IP Integration Is Standard Fare

The tool's graphical user interface enables designers to place network gateways, connect ports to clients, and either manually or automatically create a CHAIN topology. CHAINdesigner also generates a Verilog or SystemC description of the fabric for simulation, simulation testbenches, and constrained CHAIN netlists for input to the suite's second tool, CHAINcompiler.

That tool accepts the constrained CHAIN netlist and components from Silistix's CHAINlibrary to produce a structural netlist for inclusion in the target SoC. The structural netlist is then fed into a conventional logic-synthesis tool such as Design Compiler and mapped to standard cells. CHAINcompiler also creates scripts for static timing analysis and provides hints for placement and routing. According to Silistix, use of CHAIN interconnects results in faster SoC timing closure. No synchronous paths enter or leave the interconnect, nor do clocks, so there are no paths from arbitrary design elements. Each endpoint in the design is laid out separately.

The packet-switched network allows replacement of lower-end CPUs or DSPs with faster ones without affecting the remainder of the design. Also, the interconnect offers protocol independence and the ability to mix and match any combination of third-party or internal IP blocks supporting diverse protocols.

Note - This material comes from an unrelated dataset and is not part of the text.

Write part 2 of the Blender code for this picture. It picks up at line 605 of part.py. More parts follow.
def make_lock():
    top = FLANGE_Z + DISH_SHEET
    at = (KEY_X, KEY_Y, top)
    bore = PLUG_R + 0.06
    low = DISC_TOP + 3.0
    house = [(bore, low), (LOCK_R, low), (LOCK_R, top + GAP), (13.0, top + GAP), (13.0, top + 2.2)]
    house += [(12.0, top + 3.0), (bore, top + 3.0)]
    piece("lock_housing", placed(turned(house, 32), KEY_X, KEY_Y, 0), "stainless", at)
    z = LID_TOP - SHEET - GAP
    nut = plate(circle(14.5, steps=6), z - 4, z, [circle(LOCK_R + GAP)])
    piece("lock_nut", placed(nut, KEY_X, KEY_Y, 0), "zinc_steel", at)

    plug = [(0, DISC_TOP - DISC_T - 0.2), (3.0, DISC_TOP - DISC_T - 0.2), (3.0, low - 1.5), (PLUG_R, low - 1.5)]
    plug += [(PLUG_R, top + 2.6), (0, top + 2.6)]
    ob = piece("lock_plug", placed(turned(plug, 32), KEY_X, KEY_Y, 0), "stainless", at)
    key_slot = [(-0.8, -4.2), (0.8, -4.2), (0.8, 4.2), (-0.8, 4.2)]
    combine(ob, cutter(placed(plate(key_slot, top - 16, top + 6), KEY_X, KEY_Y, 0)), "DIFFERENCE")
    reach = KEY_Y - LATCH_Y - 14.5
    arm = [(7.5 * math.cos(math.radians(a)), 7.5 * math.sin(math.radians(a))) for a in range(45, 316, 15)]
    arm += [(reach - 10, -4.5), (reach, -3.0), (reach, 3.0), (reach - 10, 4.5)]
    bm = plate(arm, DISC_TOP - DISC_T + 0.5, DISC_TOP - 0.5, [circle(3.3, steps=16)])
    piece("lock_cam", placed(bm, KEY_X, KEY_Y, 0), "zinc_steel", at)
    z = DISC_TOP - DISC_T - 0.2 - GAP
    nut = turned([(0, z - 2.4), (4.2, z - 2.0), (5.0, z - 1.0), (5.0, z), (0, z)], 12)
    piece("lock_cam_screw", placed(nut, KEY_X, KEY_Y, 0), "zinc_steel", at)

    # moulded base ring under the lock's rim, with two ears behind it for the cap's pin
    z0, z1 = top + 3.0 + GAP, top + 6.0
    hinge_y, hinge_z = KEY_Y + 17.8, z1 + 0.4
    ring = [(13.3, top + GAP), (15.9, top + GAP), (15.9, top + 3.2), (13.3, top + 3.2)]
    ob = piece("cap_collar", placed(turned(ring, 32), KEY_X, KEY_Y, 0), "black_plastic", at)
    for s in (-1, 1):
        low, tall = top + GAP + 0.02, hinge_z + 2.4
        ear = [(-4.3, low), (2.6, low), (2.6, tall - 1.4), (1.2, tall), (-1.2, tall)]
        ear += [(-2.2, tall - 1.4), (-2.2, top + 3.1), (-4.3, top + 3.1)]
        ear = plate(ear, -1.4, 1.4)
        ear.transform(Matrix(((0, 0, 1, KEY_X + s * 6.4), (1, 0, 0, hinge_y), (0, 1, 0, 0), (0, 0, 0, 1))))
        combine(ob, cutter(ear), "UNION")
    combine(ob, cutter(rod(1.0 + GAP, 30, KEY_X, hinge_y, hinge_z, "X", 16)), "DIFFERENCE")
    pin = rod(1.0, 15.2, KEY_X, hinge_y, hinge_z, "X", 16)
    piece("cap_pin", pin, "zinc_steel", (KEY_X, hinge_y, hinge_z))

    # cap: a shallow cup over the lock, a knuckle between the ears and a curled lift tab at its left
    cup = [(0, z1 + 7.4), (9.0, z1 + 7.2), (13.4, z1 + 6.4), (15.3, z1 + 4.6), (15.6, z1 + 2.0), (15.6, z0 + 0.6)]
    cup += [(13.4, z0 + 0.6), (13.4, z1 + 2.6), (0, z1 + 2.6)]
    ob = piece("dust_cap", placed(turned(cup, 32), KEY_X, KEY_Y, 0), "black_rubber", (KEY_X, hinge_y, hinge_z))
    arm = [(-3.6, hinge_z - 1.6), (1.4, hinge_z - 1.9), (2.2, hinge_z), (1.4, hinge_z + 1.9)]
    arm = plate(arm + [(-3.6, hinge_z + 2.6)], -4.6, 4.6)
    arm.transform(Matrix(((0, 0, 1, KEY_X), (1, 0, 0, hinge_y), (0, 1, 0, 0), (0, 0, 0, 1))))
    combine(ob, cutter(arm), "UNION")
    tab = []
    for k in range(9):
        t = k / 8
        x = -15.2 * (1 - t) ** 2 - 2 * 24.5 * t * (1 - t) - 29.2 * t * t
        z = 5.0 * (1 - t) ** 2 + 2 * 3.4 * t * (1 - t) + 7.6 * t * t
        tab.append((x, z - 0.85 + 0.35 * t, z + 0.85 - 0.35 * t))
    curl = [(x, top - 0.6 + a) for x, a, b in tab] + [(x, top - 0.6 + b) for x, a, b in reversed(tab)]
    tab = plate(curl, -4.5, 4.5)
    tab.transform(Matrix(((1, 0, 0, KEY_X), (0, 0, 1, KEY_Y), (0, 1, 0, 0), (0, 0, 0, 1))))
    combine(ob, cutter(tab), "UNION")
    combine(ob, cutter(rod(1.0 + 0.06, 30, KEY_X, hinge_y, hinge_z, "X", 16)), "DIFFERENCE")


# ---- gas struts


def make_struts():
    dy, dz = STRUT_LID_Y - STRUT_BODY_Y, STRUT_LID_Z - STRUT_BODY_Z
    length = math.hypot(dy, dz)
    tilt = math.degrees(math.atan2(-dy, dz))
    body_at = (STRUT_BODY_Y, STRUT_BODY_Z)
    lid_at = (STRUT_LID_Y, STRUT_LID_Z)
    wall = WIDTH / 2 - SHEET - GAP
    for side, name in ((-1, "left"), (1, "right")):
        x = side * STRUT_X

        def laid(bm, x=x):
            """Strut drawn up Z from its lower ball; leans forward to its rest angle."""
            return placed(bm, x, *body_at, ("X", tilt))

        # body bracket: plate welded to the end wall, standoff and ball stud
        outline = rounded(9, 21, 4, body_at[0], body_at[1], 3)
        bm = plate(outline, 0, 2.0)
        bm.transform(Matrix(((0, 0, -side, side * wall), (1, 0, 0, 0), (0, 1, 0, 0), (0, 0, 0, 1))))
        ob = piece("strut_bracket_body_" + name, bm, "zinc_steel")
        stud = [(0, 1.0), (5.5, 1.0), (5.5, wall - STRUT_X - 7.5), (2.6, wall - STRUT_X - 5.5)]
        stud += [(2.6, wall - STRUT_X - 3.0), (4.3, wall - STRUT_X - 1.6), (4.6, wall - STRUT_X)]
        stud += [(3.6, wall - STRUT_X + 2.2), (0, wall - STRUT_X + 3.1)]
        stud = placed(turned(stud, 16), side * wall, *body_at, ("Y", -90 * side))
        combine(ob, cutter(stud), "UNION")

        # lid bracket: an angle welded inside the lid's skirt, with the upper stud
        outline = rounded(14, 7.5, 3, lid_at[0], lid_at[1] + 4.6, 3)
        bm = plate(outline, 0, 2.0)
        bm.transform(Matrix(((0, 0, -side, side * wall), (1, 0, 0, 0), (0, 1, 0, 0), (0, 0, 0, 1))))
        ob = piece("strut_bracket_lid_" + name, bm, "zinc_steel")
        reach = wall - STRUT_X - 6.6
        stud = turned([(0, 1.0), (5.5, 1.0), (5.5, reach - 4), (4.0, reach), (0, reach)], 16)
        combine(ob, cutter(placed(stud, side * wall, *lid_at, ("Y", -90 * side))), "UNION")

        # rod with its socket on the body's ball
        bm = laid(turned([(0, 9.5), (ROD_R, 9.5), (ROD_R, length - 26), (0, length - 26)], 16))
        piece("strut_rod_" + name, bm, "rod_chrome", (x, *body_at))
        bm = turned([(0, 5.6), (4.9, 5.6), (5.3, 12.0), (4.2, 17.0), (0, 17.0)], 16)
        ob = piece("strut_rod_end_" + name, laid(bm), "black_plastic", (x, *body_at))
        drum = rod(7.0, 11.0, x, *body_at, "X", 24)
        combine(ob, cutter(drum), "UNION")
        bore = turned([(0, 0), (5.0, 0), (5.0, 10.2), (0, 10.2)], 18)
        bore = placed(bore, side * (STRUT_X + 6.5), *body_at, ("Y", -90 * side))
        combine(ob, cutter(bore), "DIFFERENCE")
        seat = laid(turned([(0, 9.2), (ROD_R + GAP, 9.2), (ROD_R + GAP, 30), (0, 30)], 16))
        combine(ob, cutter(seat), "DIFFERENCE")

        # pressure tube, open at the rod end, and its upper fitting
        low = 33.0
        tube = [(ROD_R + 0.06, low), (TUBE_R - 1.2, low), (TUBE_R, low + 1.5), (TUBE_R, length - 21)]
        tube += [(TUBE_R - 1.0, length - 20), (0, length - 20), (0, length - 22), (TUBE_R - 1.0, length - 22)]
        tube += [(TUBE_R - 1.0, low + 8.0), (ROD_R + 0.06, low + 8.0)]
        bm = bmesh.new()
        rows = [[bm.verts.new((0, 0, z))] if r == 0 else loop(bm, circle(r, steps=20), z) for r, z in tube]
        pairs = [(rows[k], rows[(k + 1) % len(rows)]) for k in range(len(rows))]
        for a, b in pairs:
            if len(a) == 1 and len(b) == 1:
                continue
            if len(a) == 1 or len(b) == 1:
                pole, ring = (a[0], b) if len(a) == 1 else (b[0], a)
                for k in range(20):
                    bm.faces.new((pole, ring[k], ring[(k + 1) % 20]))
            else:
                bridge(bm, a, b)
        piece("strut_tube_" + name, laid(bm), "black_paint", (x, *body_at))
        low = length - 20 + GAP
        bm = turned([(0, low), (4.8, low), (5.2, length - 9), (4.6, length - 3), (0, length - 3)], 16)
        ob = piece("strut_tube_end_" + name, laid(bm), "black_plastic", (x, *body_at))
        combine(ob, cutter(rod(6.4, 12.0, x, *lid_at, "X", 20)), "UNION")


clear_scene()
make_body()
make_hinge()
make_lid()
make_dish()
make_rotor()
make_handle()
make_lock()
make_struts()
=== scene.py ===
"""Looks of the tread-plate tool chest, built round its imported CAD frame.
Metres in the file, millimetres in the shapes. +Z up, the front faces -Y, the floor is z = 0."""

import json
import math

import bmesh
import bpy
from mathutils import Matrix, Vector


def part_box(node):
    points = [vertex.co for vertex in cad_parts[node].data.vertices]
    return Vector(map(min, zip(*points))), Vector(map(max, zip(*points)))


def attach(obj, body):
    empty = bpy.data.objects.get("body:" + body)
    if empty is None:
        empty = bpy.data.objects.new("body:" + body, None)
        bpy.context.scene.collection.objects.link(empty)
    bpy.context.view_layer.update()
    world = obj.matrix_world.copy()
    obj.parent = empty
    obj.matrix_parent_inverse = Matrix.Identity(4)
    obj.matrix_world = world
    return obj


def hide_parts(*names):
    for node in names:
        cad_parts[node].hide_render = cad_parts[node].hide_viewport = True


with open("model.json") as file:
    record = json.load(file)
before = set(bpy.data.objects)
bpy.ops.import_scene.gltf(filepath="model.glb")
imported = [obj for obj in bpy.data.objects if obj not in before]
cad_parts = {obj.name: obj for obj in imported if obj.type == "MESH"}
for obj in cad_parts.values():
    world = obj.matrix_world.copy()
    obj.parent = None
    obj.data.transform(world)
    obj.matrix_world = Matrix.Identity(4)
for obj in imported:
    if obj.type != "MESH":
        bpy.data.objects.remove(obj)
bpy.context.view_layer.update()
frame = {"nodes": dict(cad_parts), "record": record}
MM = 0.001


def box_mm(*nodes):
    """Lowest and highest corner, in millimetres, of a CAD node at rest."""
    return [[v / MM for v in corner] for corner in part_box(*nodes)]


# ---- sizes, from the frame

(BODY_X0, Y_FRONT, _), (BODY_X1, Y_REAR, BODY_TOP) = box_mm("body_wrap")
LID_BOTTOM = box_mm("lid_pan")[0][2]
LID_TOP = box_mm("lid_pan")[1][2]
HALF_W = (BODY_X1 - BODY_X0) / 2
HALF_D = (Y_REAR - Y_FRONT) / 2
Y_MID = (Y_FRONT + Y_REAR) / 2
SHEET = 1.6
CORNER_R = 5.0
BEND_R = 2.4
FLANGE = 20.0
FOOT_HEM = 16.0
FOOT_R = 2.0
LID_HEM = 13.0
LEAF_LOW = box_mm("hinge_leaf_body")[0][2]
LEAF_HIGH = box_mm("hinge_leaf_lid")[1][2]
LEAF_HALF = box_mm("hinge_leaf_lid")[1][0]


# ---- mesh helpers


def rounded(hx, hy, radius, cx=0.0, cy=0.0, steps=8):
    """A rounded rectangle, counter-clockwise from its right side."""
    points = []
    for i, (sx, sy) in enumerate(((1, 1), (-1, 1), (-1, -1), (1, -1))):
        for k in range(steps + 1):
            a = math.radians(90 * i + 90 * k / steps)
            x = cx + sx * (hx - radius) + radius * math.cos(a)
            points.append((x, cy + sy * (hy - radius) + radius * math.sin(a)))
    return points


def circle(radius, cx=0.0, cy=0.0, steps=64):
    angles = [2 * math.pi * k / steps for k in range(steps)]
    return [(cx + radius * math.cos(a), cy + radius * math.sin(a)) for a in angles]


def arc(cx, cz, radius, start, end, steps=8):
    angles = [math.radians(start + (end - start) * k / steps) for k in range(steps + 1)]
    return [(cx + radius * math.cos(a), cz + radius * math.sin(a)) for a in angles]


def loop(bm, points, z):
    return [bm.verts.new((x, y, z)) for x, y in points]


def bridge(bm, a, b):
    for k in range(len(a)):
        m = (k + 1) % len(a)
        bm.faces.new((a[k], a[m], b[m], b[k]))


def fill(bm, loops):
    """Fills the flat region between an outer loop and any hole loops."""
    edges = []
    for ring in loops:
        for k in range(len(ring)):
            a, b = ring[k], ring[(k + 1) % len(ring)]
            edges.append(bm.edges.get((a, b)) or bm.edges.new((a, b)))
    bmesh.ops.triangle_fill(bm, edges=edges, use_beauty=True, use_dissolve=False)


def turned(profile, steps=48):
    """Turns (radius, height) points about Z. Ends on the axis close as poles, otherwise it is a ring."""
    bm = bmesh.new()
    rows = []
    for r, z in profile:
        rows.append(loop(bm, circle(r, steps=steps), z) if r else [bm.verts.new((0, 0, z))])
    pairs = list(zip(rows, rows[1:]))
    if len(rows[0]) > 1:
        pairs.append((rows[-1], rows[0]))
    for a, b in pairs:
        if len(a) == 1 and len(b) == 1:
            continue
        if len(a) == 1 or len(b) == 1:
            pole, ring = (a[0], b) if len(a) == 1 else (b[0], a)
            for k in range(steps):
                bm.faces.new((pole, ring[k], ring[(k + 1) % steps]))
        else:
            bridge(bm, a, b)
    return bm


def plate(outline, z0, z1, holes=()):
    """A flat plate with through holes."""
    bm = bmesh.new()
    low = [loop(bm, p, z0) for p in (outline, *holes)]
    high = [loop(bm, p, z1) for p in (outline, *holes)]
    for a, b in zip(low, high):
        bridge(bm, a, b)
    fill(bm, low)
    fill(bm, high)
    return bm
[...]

Further, the company claims that the interconnect reduces power both at the system and bus levels. At the system level, CHAINworks eliminates issues related to frequency balancing, because any number of unrelated clock domains can be used. This lets each IP block function at its optimal frequency rather than at some artificial derivation of a system clock, thereby consuming less power.

At the bus level, CHAIN fabrics inherently use less power than conventional synchronous buses because of the nature of self-timed circuits. Power consumption is dictated by data traffic load rather than by a clock frequency, providing automatic fine-grained power management.